Please output the data below exactly as given, starting at its first line and stopping after the line that contains "const SIDE_NOTCH = [70, 4, 24];".

════

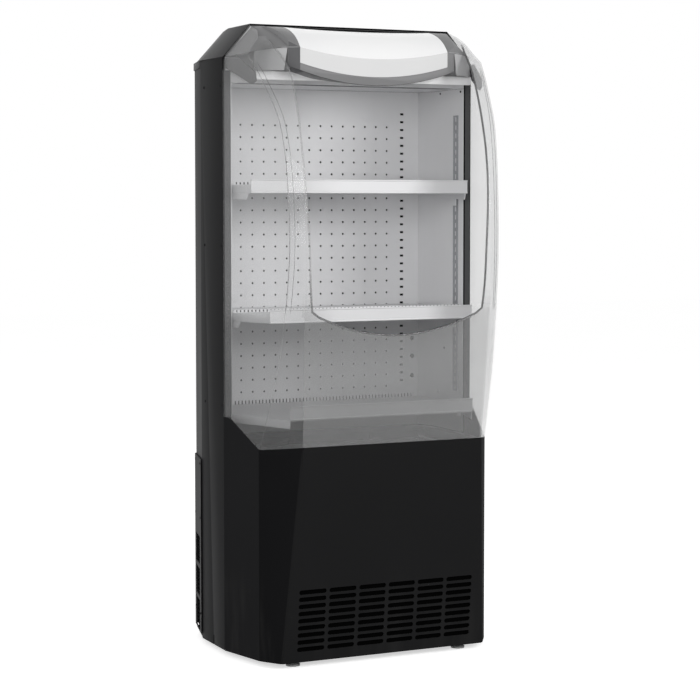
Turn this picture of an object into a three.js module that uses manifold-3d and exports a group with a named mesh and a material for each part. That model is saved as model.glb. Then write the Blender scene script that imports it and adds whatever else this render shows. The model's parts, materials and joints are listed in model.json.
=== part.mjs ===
// Open multideck display fridge: a free-standing refrigerated cabinet with an open front,
// two shelves over a bottom deck, clear wrap-around screens and the cooling unit in its base.
// Millimetres, +Z up. The viewer stands on the -Y side, with +X to the right.
// Sizes are measured from the cabinet's own datum: the bottom edge of the side panels and
// the front plane of the side panels. A "reach" is a distance forward of that plane.

import * as THREE from 'three';
import { mergeVertices } from 'three/addons/utils/BufferGeometryUtils.js';
import { ConvexGeometry } from 'three/addons/geometries/ConvexGeometry.js';
import Module from 'manifold-3d';

// ---------------------------------------------------------------- driving dimensions

const GAP = 0.3;                 // clearance between pieces that touch
const SEAT = 0.3;                // clearance under a piece that lifts off
const STEEL = 2;                 // folded sheet metal

// Cabinet outline
const CABINET_WIDTH = 673;
const HALF = CABINET_WIDTH / 2;
const CABINET_HEIGHT = 1510;
const SIDE_DEPTH = 148;          // straight run of each side panel
const BAND_DEPTH = 124;          // slanted run behind it
const BAND_INSET = 32;
const CORNER_DEPTH = 50;         // rear corner
const CORNER_INSET = 66;
const ROOF_SLOPE_WIDTH = 70;     // how far the roof leans in
const ROOF_SLOPE_HEIGHT = 82;
const ROOF_WALL = 11;
const ROOF_LIP_HEIGHT = 16;      // drip lip round the rear of the roof
const ROOF_LIP_STEP = 2.5;
const WALL = 22.5;               // side wall, panel and liner together
const CORNER_WALL = 24;
const REAR_WALL = 40;
const SIDE_NOTCH = [70, 4, 24];  // service notch: depth from the front, width, height

// Lower front cover
const FOLD_REACH = 139;          // fold between the wing and the facet
const FOLD_SET_IN = 33.5;        // set-ins are measured from the cabinet's side
const FOLD_HALF_WIDTH = HALF - FOLD_SET_IN;
const FOLD_TOP = 502;
const WING_TOP = 569;
const WING_FLAT = 22;
const BROW_FOOT_REACH = 190.7;   // fold between the facet and the front, at the floor
const BROW_FOOT_SET_IN = 67.5;
const BROW_FOOT_HALF_WIDTH = HALF - BROW_FOOT_SET_IN;
const COVER_TOP = 515;
const COVER_TOP_REACH = 241;
const COVER_TOP_SET_IN = 100.5;
const COVER_TOP_HALF_WIDTH = HALF - COVER_TOP_SET_IN;
const COVER_SHEET = 2.5;

// Air intake grille in the cover
const GRILLE_COLUMNS = 6;
const GRILLE_ROWS = 9;
const GRILLE_MARGIN = 2;         // inside the cover's top corners
const GRILLE_RIB = 7;
const GRILLE_COLUMN_PITCH = 2 * (COVER_TOP_HALF_WIDTH - GRILLE_MARGIN) / GRILLE_COLUMNS;
const GRILLE_SLOT_LENGTH = GRILLE_COLUMN_PITCH - GRILLE_RIB;
const GRILLE_ROW_PITCH = 17.3;
const GRILLE_SLOT_HEIGHT = 11;
const GRILLE_BOTTOM = 31;        // centre of the lowest row

// Clear screens: edge lines as [reach, drop below the roof's top], the opening's as [set-in, drop]
const SCREEN = 4;
const BROW_SET_IN = 93.5;        // fold between the screen's facet and its front
const BROW_HALF_WIDTH = HALF - BROW_SET_IN;
const SCREEN_DROP = 3;
const SCREEN_TOP = CABINET_HEIGHT - SCREEN_DROP;
const SCREEN_LEVELS = 12;
const FOLD_BOW = [[210, 805], [247, 610], [253, 470], [222, 254], [146, 137], [88, 72], [66, 26],
  [2, SCREEN_DROP]];
const BROW_BOW = [[262, 770], [275, 560], [268, 390], [240, 250], [188, 125], [128, 60], [76, 20],
  [10, SCREEN_DROP]];
const OPENING_SIDE_BOW = [[114.5, 681], [104.5, 516], [96.5, 350], [94.5, 125], [88.5, 89], [74.5, 36]];
const OPENING_CORNER_BOW = [130.5, 691];
const OPENING_BOTTOM_DROP = 738;
const OPENING_ARC_STEPS = 14;

// Cold compartment
const BACK_DEPTH = 213;          // perforated back panel, behind the front plane
const LINER_BOTTOM = 499;
const CEILING_DROP = 141;
const CEILING = CABINET_HEIGHT - CEILING_DROP;
const CEILING_BAND = 28;
const HONEYCOMB_DEPTH = 46;
const HONEYCOMB_HEIGHT = 14;
const HONEYCOMB_CELLS = 18;
const UPRIGHT_SET_IN = 88;       // slotted columns in the back panel
const UPRIGHT_X = HALF - UPRIGHT_SET_IN;
const UPRIGHT_SLOTS = 35;
const UPRIGHT_TOP_DROP = 57.1;   // below the ceiling
const UPRIGHT_TOP = CEILING - UPRIGHT_TOP_DROP;
const UPRIGHT_BOTTOM = 616.6;
const UPRIGHT_PITCH = (UPRIGHT_TOP - UPRIGHT_BOTTOM) / (UPRIGHT_SLOTS - 1);
const UPRIGHT_SLOT = [10, 5.4];
const RAIL_DEPTH = 36;           // centre of the side rail, behind the front plane
const RAIL_WIDTH = 25;
const RAIL_BOTTOM = 602;
const RAIL_TOP_DROP = 66;        // below the ceiling
const RAIL_TOP = CEILING - RAIL_TOP_DROP;
const RAIL_SHEET = 1.5;
const RAIL_SLOTS = 34;
const RAIL_SLOT = [7, 12];
const RAIL_PITCH = (RAIL_TOP - RAIL_BOTTOM) / RAIL_SLOTS;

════

### EXPECTED ANSWER
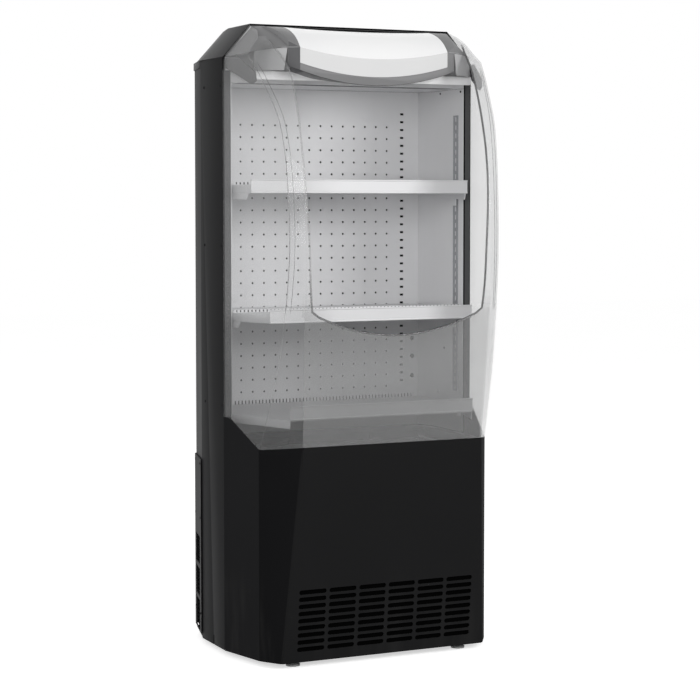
Turn this picture of an object into a three.js module that uses manifold-3d and exports a group with a named mesh and a material for each part. That model is saved as model.glb. Then write the Blender scene script that imports it and adds whatever else this render shows. The model's parts, materials and joints are listed in model.json.
=== part.mjs ===
// Open multideck display fridge: a free-standing refrigerated cabinet with an open front,
// two shelves over a bottom deck, clear wrap-around screens and the cooling unit in its base.
// Millimetres, +Z up. The viewer stands on the -Y side, with +X to the right.
// Sizes are measured from the cabinet's own datum: the bottom edge of the side panels and
// the front plane of the side panels. A "reach" is a distance forward of that plane.

import * as THREE from 'three';
import { mergeVertices } from 'three/addons/utils/BufferGeometryUtils.js';
import { ConvexGeometry } from 'three/addons/geometries/ConvexGeometry.js';
import Module from 'manifold-3d';

// ---------------------------------------------------------------- driving dimensions

const GAP = 0.3;                 // clearance between pieces that touch
const SEAT = 0.3;                // clearance under a piece that lifts off
const STEEL = 2;                 // folded sheet metal

// Cabinet outline
const CABINET_WIDTH = 673;
const HALF = CABINET_WIDTH / 2;
const CABINET_HEIGHT = 1510;
const SIDE_DEPTH = 148;          // straight run of each side panel
const BAND_DEPTH = 124;          // slanted run behind it
const BAND_INSET = 32;
const CORNER_DEPTH = 50;         // rear corner
const CORNER_INSET = 66;
const ROOF_SLOPE_WIDTH = 70;     // how far the roof leans in
const ROOF_SLOPE_HEIGHT = 82;
const ROOF_WALL = 11;
const ROOF_LIP_HEIGHT = 16;      // drip lip round the rear of the roof
const ROOF_LIP_STEP = 2.5;
const WALL = 22.5;               // side wall, panel and liner together
const CORNER_WALL = 24;
const REAR_WALL = 40;
const SIDE_NOTCH = [70, 4, 24];  // service notch: depth from the front, width, height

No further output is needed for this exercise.